Arcadia, Ohio v. Ohio Power Co., 498 U.S. 73 (1990)
Arcadia, Ohio v. Ohio Power Company No. 89-1283 Argued Oct. 1, 1990 Decided Nov. 27, 1990 498 U.S. 73
CERTIORARI TO THE UNITED STATES COURT OF APPEALS FOR
THE DISTRICT OF COLUMBIA CIRCUIT
Syllabus
Respondent Ohio Power Co. is subject to the overlapping regulatory jurisdiction of the Securities and Exchange Commission (SEC) under the Public Utility Holding Company Act (PUHCA) and the Federal Energy Regulatory Commission (FERC) under the Federal Power Act (FPA). In a series of orders authorizing Ohio Power to establish and capitalize an affiliate to secure and develop a reliable source of coal, the SEC specified that the price Ohio Power paid for such coal could be no greater than (and, in one order, equal to) the affiliate’s actual costs. Subsequently, FERC declared coal charges complying with this specification unreasonable, and thus unrecoverable in Ohio Power’s rates to its wholesale customers, including petitioner municipalities, rejecting Ohio Power’s argument that the SEC, by the above-mentioned orders, had "approved" the affiliate’s charges, and that § 318 of the FPA ousts FERC of jurisdiction. The Court of Appeals reversed, holding FERC’s disallowance of the charges to be precluded by § 318, which is captioned "Conflict of jurisdiction," and which provides that
[i]f, with respect to the issue, sale, or guaranty of a, security, or assumption of obligation or liability in respect of a security, the method of keeping accounts, the filing of reports, or the acquisition or disposition of any security, capital assets, facilities, or any other subject matter, any person is subject both to a requirement of [PUHCA] and to a requirement of [the FPA], the [PUHCA] requirement . . . shall apply . . . , and such person shall not be subject to the [FPA] requirement . . . with respect to the same subject matter. . . .
(Emphasis added.)
Held:
1. Section 318 has no application to this case. The phrase "or any other subject matter" does not, as the lower court assumed, parallel the other listed subjects "with respect to [which]" duplicative agency requirements will trigger the preemption rule. Rather, it is part of the phrase that reads "the acquisition or disposition of any security, capital assets, facilities, or any other subject matter." Besides being more faithful to the precise words of the text, this reading allows § 318 to take on a shape that gives meaning to what otherwise seems a random listing of specific subject matters (with "any other subject matter" tagged on at the end). The section addresses conflicts of jurisdiction within four areas of plainly parallel authority granted both to the SEC and FERC by particular sets of PUHCA and FPA sections. This is confirmed by expert commentary and by the practice of FERC and its predecessor, which have never decided a § 318 issue except in connection with orders promulgated under one of the four enumerated categories. Thus, § 318 applies only if the "same subject matter" as to which the duplicative requirements exist is one of those specifically enumerated, and not some different, more general "other subject matter," as the lower court believed. Even assuming that FERC’s rate order affecting the sale of electric power qualifies as a requirement "with respect to . . . the . . . disposition of . . . any other subject matter," it is still a requirement with respect to a different subject matter from Ohio Power’s acquisition of its affiliate, which was the subject of the SEC orders. Pp. 77-85.

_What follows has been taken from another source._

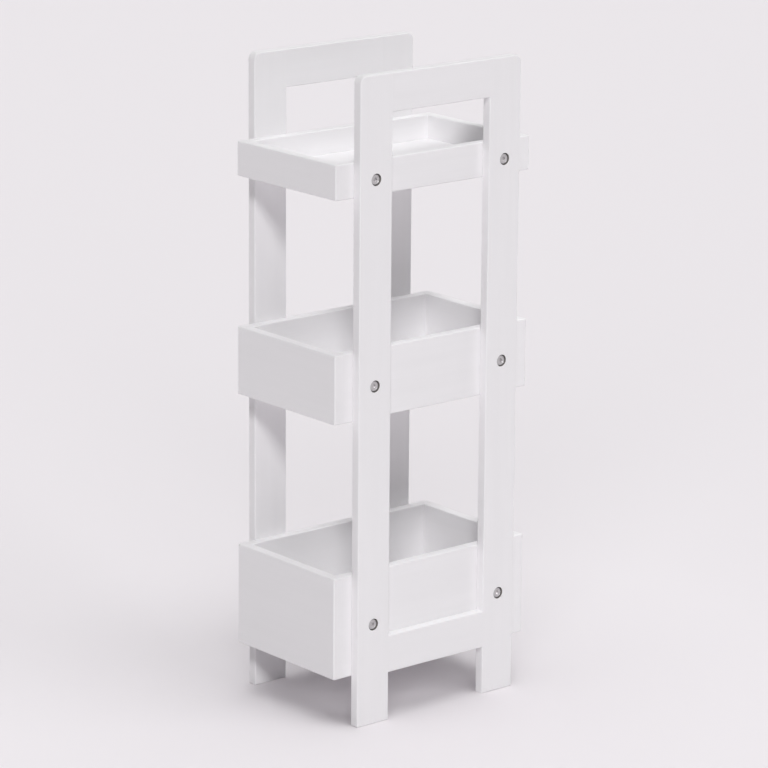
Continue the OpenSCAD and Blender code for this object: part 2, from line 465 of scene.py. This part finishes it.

2. This Court expresses no view on, but leaves to the lower court to resolve, the arguments that FERC’s decision violates its own regulation providing that the price of fuel purchased from an affiliate shall be deemed to be reasonable where subject to the jurisdiction of a regulatory body, and that the FERC-prescribed rate is not "just and reasonable" because it "traps" costs which the SEC has implicitly approved. P. 85.
279 U.S.App.D.C. 327, 880 F.2d 1400 (1989), reversed and remanded.
SCALIA, J., delivered the opinion of the Court, in which all other Members joined, except SOUTER, J., who took no part in the consideration or decision of the case. STEVENS, J., filed a concurring opinion, in which MARSHALL, J., joined, p. 86.
Contents:
Chicago: U.S. Supreme Court, "Syllabus," Arcadia, Ohio v. Ohio Power Co., 498 U.S. 73 (1990) in 498 U.S. 73 498 U.S. 74–498 U.S. 75. Original Sources, accessed November 25, 2024, http://originalsources.com/Document.aspx?DocID=E2VRPUMV38IFAGS.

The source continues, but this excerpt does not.